Photo of Professor Claire Taylor

Professor Claire Taylor BA Hons, MPhil, PhD

Gilmour Chair of Spanish and Professor in Hispanic Studies Languages, Cultures and Film

About

Personal Statement

I completed my PhD at the University of Cambridge, and then moved to the University of Leeds where I was Lecturer in Latin American Literature and Culture. I subsequently joined the University of Liverpool in 2004, and am now Gilmour Chair of Spanish. I specialise in modern Latin American literature and culture. I teach across a wide range of modules, and research in particular digital culture and women's writing in Latin America.

I would be interested to hear from potential research students with interests in twentieth and twenty-first century literature, cinema and culture from Latin America, with particular focuses on Argentina, Chile, and Colombia; in digital culture in Latin America, particularly net art, hacktivism, and digital ethnography; or those wanting to work on comparative approaches to digital culture studies, studies of memorials and memorialisation, women's writing, or legacies of dictatorship. See further information under the 'Research' tab.

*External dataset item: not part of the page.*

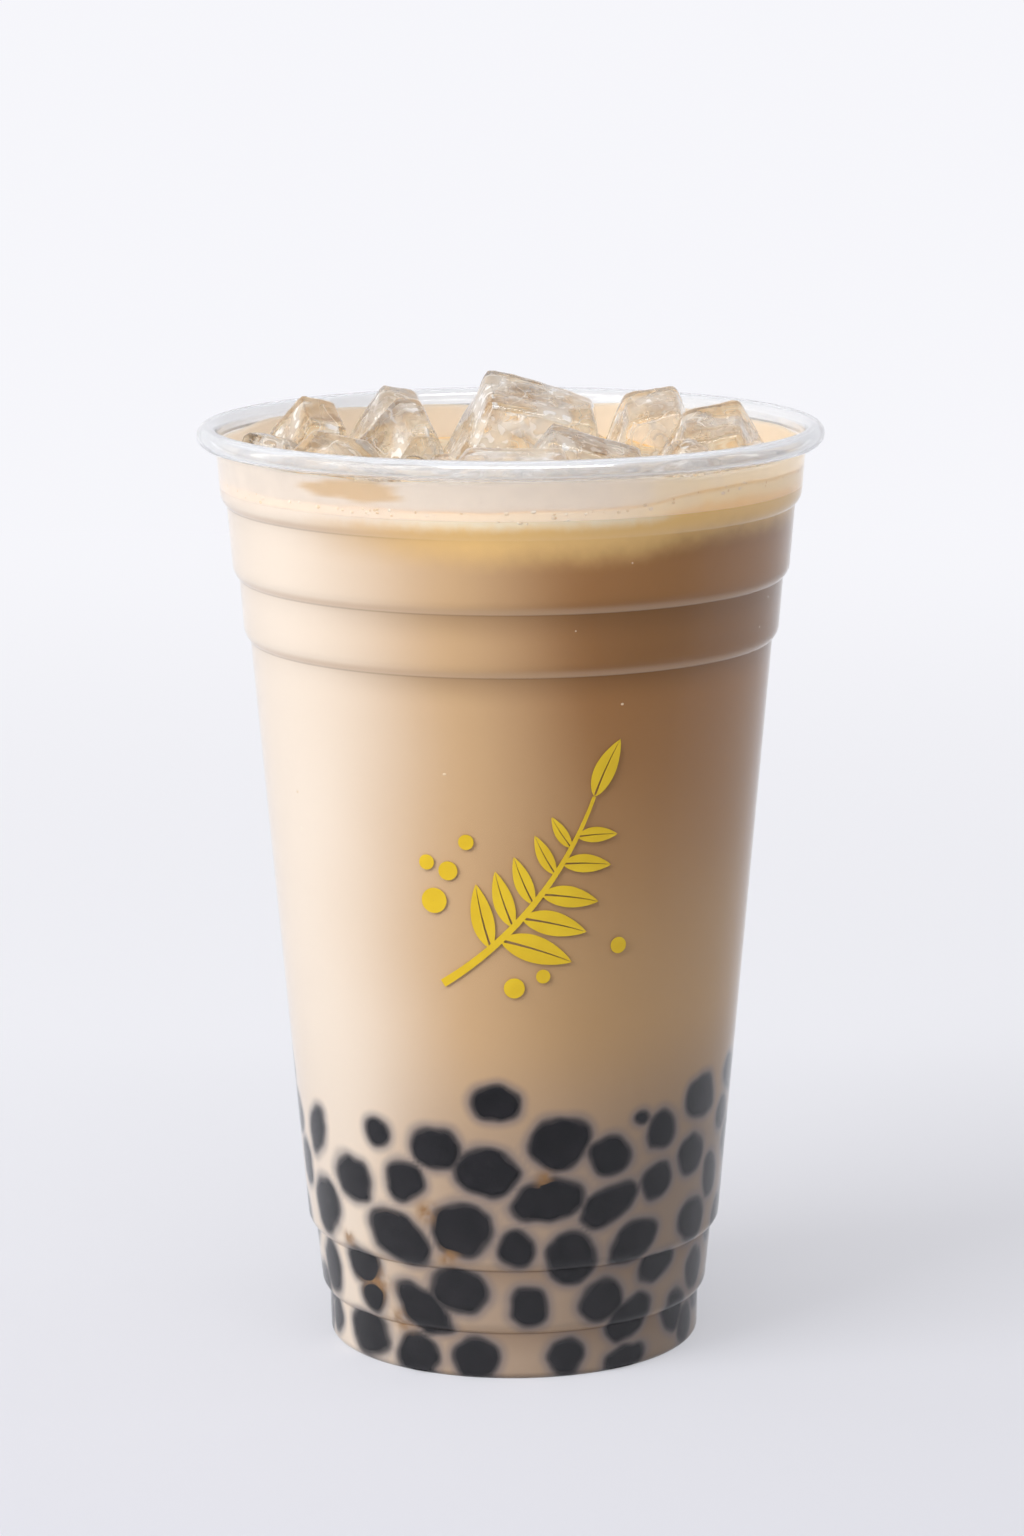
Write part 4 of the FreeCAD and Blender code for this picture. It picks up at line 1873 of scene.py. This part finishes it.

Recent successfully defended PhD theses:

Sarah Parry (E. Allison Peers-funded), Caution and Distortion: Consuming Narratives of Violent Fourth World Space and Inhabitants in Colombian Cultural Products 1990-2005. Awarded 2014
Florence Bögelein, L’art de la cruauté: mythologies filmiques au regard du cinéma français contemporain. Awarded 2015.
Jennifer Rodríguez (E. Allison Peers- and Leverhulme-funded). The Marketing and Reception of Women Writers in the Twenty-first Century Spanish Nation-State. Awarded 2016.
Ailsa Peate (E. Allison Peers-Santander funded), Mask and Disguise: Dismembering Bodies, Sexuality, and Genre in Hispanic Detective Fiction. Awarded 2017.
Will Halbert (E. Allison Peers-funded), Play, Space and Idealized Reader Constructs in Contemporary Argentine Fiction: Jorge Luis Borges, Julio Cortázar, Ana María Shua and Belén Gache. Awarded 2017.
Tracey Morse, Deconstructing Patriarchy: Men and Masculinities in Twentieth-Century Mexican Women's Writing. Awarded 2017.
Lucía Brandi, Young Speakers of Mexican Indigenous Languages: Contesting Language Ideologies and Policies. Awarded 2018.